A basic HUD is present, consisting of the players health, lives, item bars and an addictive high score tracker. Players then embark through various stages, smashing their way through hordes of monsters and other minions blocking the heroes path, while racking up points in the process. The reflex-testing combat encounters are managed by fluid, and extremely responsive controls which even when you fail, result in enjoyable, yet gruesome death animations. In typical arcade fashion, a moderate challenge was present throughout, but I never felt a disadvantage either. Be warned though, game overs are almost a guarantee and will prompt players right back to the very start of the adventure, losing all progress. Surely it’s a mechanic that will be frustrating to some, but in all honesty, this sticks to the inspired roots of most arcade games, where save points were pretty much non-existent aside racing to sink another coin into the slot.

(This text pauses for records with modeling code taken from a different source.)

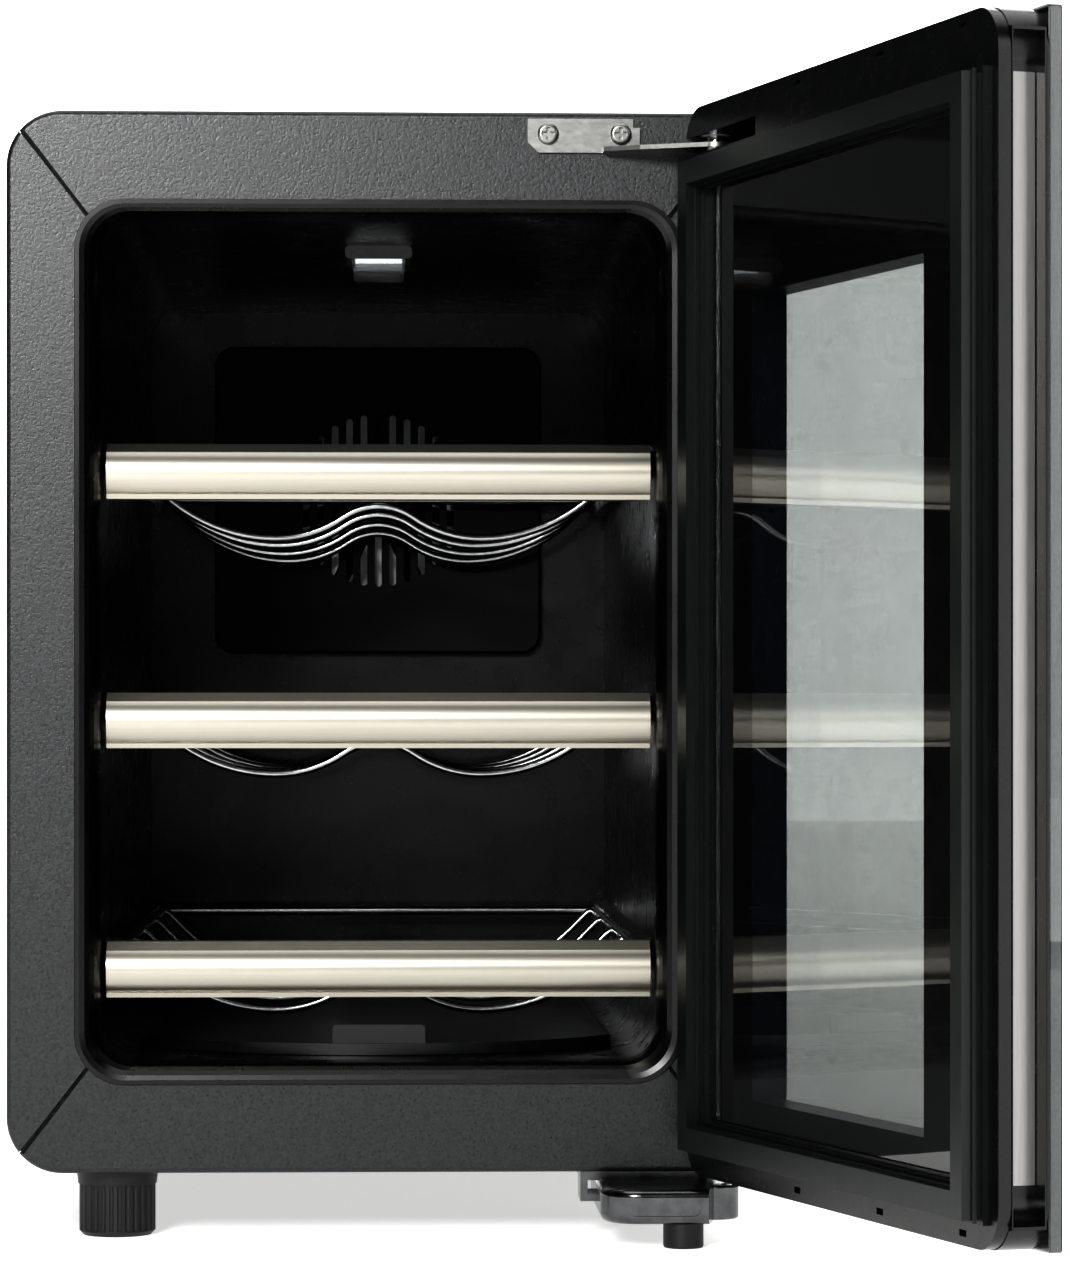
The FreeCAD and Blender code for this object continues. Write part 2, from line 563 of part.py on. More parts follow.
# ---- electrics ----------------------------------------------------------------
def power_supply():
    """Switch-mode supply: slotted metal case on the bulkhead."""
    y0 = at(BULKHEAD_AT + 1)
    case = box(-20, 95, y0, y0 + 38, up(24), up(84))
    for i in range(7):
        x = -8 + 14.0 * i
        case = case.cut(box(x, x + 4, y0 + 36.5, y0 + 39, up(34), up(74)))
    return case


def control_board():
    """Driver board on four standoffs, with a relay, a coil and terminals."""
    y0 = at(BULKHEAD_AT + 1)
    board = box(-105, -35, y0 + 6, y0 + 7.6, up(92), up(152))
    parts = [board]
    for x in (-101, -39):
        for z in (96, 148):
            parts.append(rod(x, y0, up(z), 2.5, 6.2, (0, 1, 0)))
    parts.append(box(-98, -80, y0 + 7.5, y0 + 23, up(104), up(116)))
    parts.append(rod(-55, y0 + 7.5, up(112), 7.0, 14.0, (0, 1, 0)))
    parts.append(box(-96, -44, y0 + 7.5, y0 + 17, up(134), up(142)))
    return fuse(parts)


def mains_inlet():
    """Three-pin appliance inlet with a flange on the back cover."""
    y1 = at(DEPTH)
    body = box(INLET_X - 14, INLET_X + 14, y1 - 22, y1 + 0.1, up(INLET_Z - 10.5), up(INLET_Z + 10.5))
    flange = slab(INLET_X - 18, INLET_X + 18, up(INLET_Z - 14), up(INLET_Z + 14), 3.0, y1, y1 + 2)
    whole = body.fuse(flange)
    whole = whole.cut(slab(INLET_X - 12, INLET_X + 12, up(INLET_Z - 8.3), up(INLET_Z + 8.3), 2.0,
                           y1 - 15, y1 + 3))
    for x, z in ((-7, -2), (7, -2), (0, 3)):
        whole = whole.fuse(box(INLET_X + x - 1, INLET_X + x + 1, y1 - 16, y1 - 4.5,
                               up(INLET_Z + z - 2), up(INLET_Z + z + 2)))
    return whole.removeSplitter()


def temperature_sensor():
    """Sealed probe in a clip on the recess's side wall, in the air that the fan moves."""
    x, y, z = RECESS_HALF_X - 3.4, at(380), up(226)
    probe = rod(x, y, z, 2.5, 20.0, (0, 0, 1))
    clip = box(x - 1.5, RECESS_HALF_X, y - 4, y + 4, z + 5, z + 13)
    return fuse([fillet_at(probe, 1.2, lambda c: c.z > z + 19.9), clip])


def lamp_housing():
    """Shallow housing screwed to the ceiling of the room."""
    z1 = up(ROOM_HIGH)
    housing = slab(-12, 12, z1 - 4.5, z1, 1.5, at(88), at(124))
    return housing.cut(box(-9.6, 9.6, at(90.4), at(121.6), z1 - 5, z1 - 2))


def lamp_board():
    """Board with four light-emitting diodes."""
    z1 = up(ROOM_HIGH) - 2.0
    board = box(-8.4, 8.4, at(91.6), at(120.4), z1 - 1.2, z1)
    chips = [box(-6.6 + 3.9 * i, -5.1 + 3.9 * i, at(96), at(100), z1 - 2.2, z1 - 1.1) for i in range(4)]
    return fuse([board] + chips)


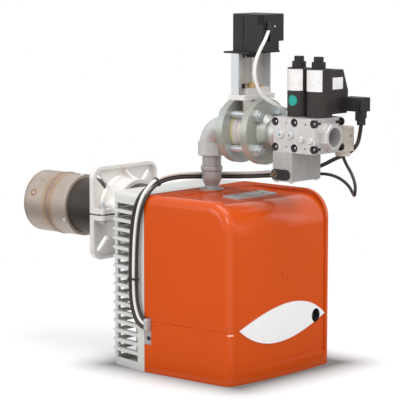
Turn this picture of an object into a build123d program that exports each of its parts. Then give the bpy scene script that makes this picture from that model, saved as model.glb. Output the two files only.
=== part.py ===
from build123d import *
import os
from math import cos, pi, radians, sin, sqrt, tan

# Two-stage monobloc gas burner with its gas train, millimetres, +Z up.
# X = 0 is the middle of the burner, Y = 0 the joint between cover and slatted housing,
# Z = 0 the surface it stands on. The front faces -Y and the blast tube points along +Y.

# ---- Driving sizes: enclosure -------------------------------------------------------
cover_width = 286.8
cover_taper = 4.4
cover_height = 314.0
cover_depth = 201.5
cover_barrel_radius = 1078.0
cover_top_round = 50.0
cover_edge_round = 16.0
cover_skin = 2.5
panel_recess = 2.5
panel_step = 2.0
panel_slope = 0.05
panel_rear_y = -50.0
panel_rear_margin = 46.4
panel_front_margin = 22.4
panel_front_y = -165.0
panel_bottom_z = 25.0
housing_depth = 94.3
housing_taper = 18.4
housing_step = 1.0
housing_skin = 3.0
housing_corner_round = 14.0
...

If successful in clearing a stage, players are given the option to purchase a variety of items that aid them during their journey, from magic spells to extra health bars. Unfortunately, the majority of these items were of little use to me, other than the health boosts. The bombs for example, just didn’t really seem to flow well with the already frantic bursts of combat. To buy these items you’ll gather coins which are the in-game currency earned from defeating enemies or found within scattered treasure chests. Colored gems and distressed villagers can be found throughout as well, adding to the players high score.
Another welcoming feature that I’m always pleased to see, was co-op for 2 players. Having kids of my own who share a passion for gaming like myself, I’m always on board with couch coop titles, and feel there should be more on the market. A catchy, upbeat soundtrack assists in delivering to the overall retro atmosphere as well.

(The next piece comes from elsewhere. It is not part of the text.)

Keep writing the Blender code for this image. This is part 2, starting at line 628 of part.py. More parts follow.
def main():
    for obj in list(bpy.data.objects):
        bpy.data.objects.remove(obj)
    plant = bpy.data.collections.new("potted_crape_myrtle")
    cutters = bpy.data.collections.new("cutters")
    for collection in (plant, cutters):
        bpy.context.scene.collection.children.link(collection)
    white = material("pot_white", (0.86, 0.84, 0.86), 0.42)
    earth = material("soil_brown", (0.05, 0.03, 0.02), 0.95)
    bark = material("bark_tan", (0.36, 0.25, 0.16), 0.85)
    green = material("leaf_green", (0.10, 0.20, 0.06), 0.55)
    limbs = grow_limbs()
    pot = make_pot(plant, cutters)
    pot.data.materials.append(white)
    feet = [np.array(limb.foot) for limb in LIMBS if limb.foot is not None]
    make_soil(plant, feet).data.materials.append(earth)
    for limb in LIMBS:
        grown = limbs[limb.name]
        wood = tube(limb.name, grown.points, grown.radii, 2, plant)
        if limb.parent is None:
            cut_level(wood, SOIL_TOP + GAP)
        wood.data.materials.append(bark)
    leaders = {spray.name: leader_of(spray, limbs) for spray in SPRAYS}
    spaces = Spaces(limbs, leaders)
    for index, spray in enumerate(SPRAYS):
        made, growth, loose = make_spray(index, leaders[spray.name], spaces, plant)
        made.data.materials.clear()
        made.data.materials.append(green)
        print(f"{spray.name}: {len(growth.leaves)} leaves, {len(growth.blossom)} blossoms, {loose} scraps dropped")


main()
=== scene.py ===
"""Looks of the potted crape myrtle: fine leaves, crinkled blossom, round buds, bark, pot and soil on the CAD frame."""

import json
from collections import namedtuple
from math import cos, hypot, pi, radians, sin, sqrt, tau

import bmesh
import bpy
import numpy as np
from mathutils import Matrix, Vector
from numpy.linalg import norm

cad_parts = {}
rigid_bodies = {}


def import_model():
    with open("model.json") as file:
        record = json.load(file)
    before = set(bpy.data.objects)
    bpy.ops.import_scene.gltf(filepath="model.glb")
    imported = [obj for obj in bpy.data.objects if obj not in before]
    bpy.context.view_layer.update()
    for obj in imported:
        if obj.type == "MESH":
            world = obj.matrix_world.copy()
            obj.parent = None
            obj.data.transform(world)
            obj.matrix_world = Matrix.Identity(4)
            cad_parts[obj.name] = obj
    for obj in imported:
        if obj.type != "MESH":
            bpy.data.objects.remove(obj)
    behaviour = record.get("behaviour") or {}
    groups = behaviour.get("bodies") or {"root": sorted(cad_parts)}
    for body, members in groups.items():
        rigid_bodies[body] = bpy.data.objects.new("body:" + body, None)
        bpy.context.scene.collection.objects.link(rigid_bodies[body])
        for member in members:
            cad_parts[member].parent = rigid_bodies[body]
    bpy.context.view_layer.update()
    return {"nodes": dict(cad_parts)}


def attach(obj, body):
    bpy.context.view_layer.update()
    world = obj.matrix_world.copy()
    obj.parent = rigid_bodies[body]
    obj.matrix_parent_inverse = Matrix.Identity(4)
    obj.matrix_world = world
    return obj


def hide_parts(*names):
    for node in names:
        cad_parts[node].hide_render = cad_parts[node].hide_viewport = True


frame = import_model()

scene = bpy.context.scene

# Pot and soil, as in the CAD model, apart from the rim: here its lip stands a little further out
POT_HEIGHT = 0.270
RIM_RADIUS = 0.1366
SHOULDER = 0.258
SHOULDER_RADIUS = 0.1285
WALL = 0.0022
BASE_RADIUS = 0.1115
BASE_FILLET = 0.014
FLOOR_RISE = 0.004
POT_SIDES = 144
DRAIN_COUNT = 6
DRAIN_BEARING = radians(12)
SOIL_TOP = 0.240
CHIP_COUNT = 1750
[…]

Each stage is populated with an array of distinct enemies, traps, and a larger scaled boss battle at the end. Ranging from hideous purple orcs, to armed and aggressive skeletons, the overabundance of relentless foes constantly flood each frame, leaving little time to slow down. Fortunately, the rhythmic approach to the fast paced combat has a way of challenging players to see how high of a combo they can land with kills. The boss encounters each differed from one another, and required a little more finesse than than other enemies. It took me a good few attempts to down each of them, having to learn patterns that would eventually work to my advantage.
Had Battle Axe initially released as a playable arcade cabinet title during my younger years, it’s a safe assumption that I would’ve blown through my allowance like there was no tomorrow. The team behind this project excelled with creating and delivering a familiar, yet fresh experience that both new and seasoned gamers alike will applaud. My only real gripe was the short duration of the story itself, finding that I could conclude a successful playthrough around the hour mark which left me wanting more. I still found myself competing with a previous high score, and kept returning for multiple runs for a good 10+ hours. The Infinite Mode as well as New Game+ do add to the replayability, but a few extra stages would’ve substantially added longevity to it.
Regardless, this charming experience shouldn’t be avoided, especially for arcade game lovers. Not once did I experience a single performance issue either, even as congested as my screen would be during larger battles. Battle Axe is a polished and perfected nostalgic experience that retro fans will fall in love with immediately. It’s currently available across all major gaming platforms.